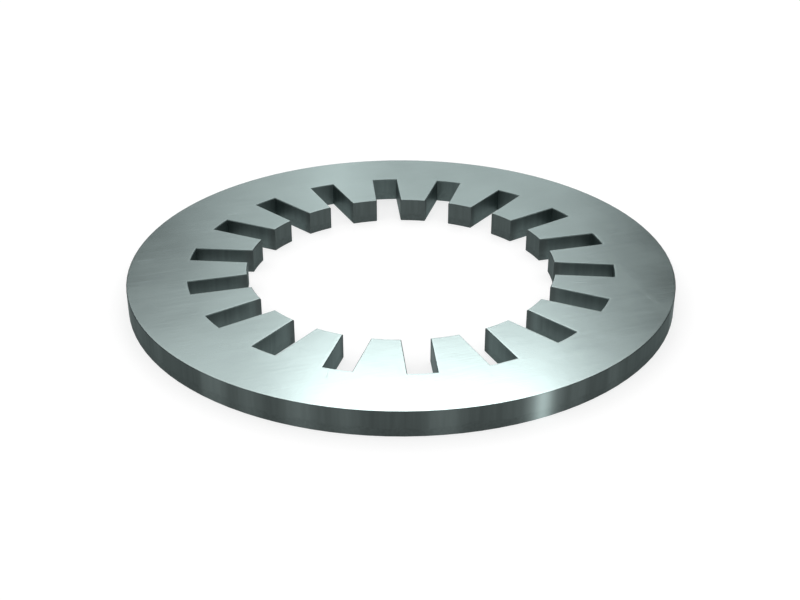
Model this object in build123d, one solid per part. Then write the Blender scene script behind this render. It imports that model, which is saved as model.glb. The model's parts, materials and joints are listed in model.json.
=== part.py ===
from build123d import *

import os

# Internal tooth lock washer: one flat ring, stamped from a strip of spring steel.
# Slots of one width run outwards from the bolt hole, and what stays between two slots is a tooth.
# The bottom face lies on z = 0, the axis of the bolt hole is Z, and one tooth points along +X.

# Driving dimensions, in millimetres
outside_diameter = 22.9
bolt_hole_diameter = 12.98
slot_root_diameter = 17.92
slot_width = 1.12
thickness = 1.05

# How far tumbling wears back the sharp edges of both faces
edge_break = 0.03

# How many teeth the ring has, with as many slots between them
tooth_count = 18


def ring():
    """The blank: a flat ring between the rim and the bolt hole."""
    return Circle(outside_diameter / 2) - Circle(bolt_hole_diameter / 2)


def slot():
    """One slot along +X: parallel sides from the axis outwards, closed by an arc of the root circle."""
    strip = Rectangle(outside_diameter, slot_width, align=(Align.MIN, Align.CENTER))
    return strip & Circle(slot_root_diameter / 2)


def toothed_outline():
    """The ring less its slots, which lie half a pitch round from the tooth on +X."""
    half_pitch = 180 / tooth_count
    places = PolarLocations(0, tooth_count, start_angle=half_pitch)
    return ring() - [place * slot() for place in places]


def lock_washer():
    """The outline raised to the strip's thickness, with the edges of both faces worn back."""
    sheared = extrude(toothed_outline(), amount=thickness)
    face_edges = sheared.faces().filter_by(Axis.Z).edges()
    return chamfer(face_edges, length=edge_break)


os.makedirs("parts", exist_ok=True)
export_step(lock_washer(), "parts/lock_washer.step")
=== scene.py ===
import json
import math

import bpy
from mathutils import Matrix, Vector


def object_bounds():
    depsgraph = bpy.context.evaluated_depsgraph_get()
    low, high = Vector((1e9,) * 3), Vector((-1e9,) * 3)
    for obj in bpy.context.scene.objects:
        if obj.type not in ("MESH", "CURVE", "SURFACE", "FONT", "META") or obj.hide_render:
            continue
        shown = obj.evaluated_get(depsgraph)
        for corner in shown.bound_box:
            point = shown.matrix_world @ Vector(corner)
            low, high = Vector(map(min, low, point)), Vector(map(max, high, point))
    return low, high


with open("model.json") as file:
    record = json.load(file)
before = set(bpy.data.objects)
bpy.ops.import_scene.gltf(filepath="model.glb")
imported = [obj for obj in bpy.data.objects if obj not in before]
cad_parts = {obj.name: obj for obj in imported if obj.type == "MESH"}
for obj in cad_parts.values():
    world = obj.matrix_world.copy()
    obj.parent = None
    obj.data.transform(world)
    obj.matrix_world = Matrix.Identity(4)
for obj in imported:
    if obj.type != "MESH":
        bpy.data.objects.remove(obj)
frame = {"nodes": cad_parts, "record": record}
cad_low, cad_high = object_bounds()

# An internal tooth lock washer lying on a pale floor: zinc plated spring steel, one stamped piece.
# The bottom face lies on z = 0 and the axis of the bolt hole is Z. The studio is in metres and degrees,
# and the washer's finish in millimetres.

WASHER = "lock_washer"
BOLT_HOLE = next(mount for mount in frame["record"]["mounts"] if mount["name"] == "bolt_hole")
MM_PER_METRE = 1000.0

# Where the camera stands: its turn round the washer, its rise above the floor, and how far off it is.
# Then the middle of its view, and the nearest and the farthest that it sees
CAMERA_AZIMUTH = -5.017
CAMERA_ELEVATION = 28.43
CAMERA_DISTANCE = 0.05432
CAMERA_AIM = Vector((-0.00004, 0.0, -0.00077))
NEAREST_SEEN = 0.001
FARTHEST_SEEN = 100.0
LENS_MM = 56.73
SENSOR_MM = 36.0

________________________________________

- [Job]:
Repeat the lines above exactly.

- [Exercise solution]:
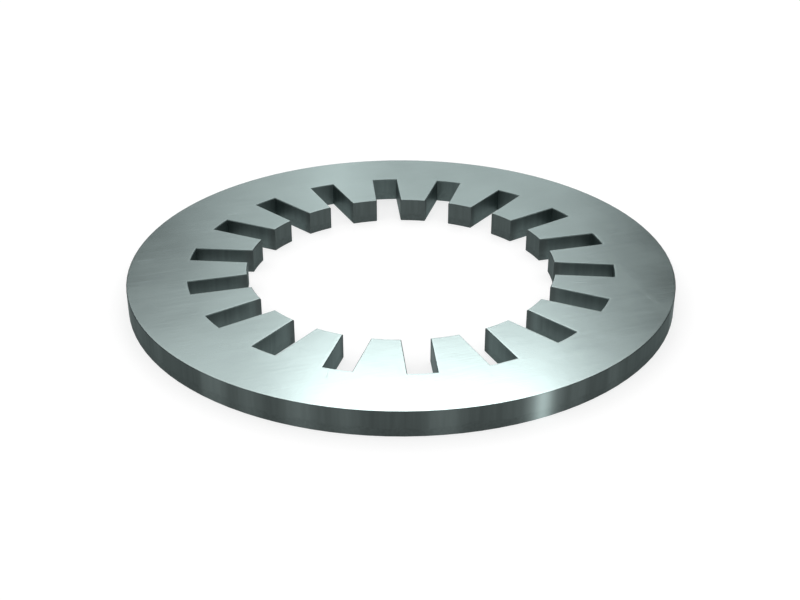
Model this object in build123d, one solid per part. Then write the Blender scene script behind this render. It imports that model, which is saved as model.glb. The model's parts, materials and joints are listed in model.json.
=== part.py ===
from build123d import *

import os

# Internal tooth lock washer: one flat ring, stamped from a strip of spring steel.
# Slots of one width run outwards from the bolt hole, and what stays between two slots is a tooth.
# The bottom face lies on z = 0, the axis of the bolt hole is Z, and one tooth points along +X.

# Driving dimensions, in millimetres
outside_diameter = 22.9
bolt_hole_diameter = 12.98
slot_root_diameter = 17.92
slot_width = 1.12
thickness = 1.05

# How far tumbling wears back the sharp edges of both faces
edge_break = 0.03

# How many teeth the ring has, with as many slots between them
tooth_count = 18


def ring():
    """The blank: a flat ring between the rim and the bolt hole."""
    return Circle(outside_diameter / 2) - Circle(bolt_hole_diameter / 2)


def slot():
    """One slot along +X: parallel sides from the axis outwards, closed by an arc of the root circle."""
    strip = Rectangle(outside_diameter, slot_width, align=(Align.MIN, Align.CENTER))
    return strip & Circle(slot_root_diameter / 2)


def toothed_outline():
    """The ring less its slots, which lie half a pitch round from the tooth on +X."""
    half_pitch = 180 / tooth_count
    places = PolarLocations(0, tooth_count, start_angle=half_pitch)
    return ring() - [place * slot() for place in places]


def lock_washer():
    """The outline raised to the strip's thickness, with the edges of both faces worn back."""
    sheared = extrude(toothed_outline(), amount=thickness)
    face_edges = sheared.faces().filter_by(Axis.Z).edges()
    return chamfer(face_edges, length=edge_break)


os.makedirs("parts", exist_ok=True)
export_step(lock_washer(), "parts/lock_washer.step")
=== scene.py ===
import json
import math

import bpy
from mathutils import Matrix, Vector


def object_bounds():
    depsgraph = bpy.context.evaluated_depsgraph_get()
    low, high = Vector((1e9,) * 3), Vector((-1e9,) * 3)
    for obj in bpy.context.scene.objects:
        if obj.type not in ("MESH", "CURVE", "SURFACE", "FONT", "META") or obj.hide_render:
            continue
        shown = obj.evaluated_get(depsgraph)
        for corner in shown.bound_box:
            point = shown.matrix_world @ Vector(corner)
            low, high = Vector(map(min, low, point)), Vector(map(max, high, point))
    return low, high


with open("model.json") as file:
    record = json.load(file)
before = set(bpy.data.objects)
bpy.ops.import_scene.gltf(filepath="model.glb")
imported = [obj for obj in bpy.data.objects if obj not in before]
cad_parts = {obj.name: obj for obj in imported if obj.type == "MESH"}
for obj in cad_parts.values():
    world = obj.matrix_world.copy()
    obj.parent = None
    obj.data.transform(world)
    obj.matrix_world = Matrix.Identity(4)
for obj in imported:
    if obj.type != "MESH":
        bpy.data.objects.remove(obj)
frame = {"nodes": cad_parts, "record": record}
cad_low, cad_high = object_bounds()

# An internal tooth lock washer lying on a pale floor: zinc plated spring steel, one stamped piece.
# The bottom face lies on z = 0 and the axis of the bolt hole is Z. The studio is in metres and degrees,
# and the washer's finish in millimetres.

WASHER = "lock_washer"
BOLT_HOLE = next(mount for mount in frame["record"]["mounts"] if mount["name"] == "bolt_hole")
MM_PER_METRE = 1000.0

# Where the camera stands: its turn round the washer, its rise above the floor, and how far off it is.
# Then the middle of its view, and the nearest and the farthest that it sees
CAMERA_AZIMUTH = -5.017
CAMERA_ELEVATION = 28.43
CAMERA_DISTANCE = 0.05432
CAMERA_AIM = Vector((-0.00004, 0.0, -0.00077))
NEAREST_SEEN = 0.001
FARTHEST_SEEN = 100.0
LENS_MM = 56.73
SENSOR_MM = 36.0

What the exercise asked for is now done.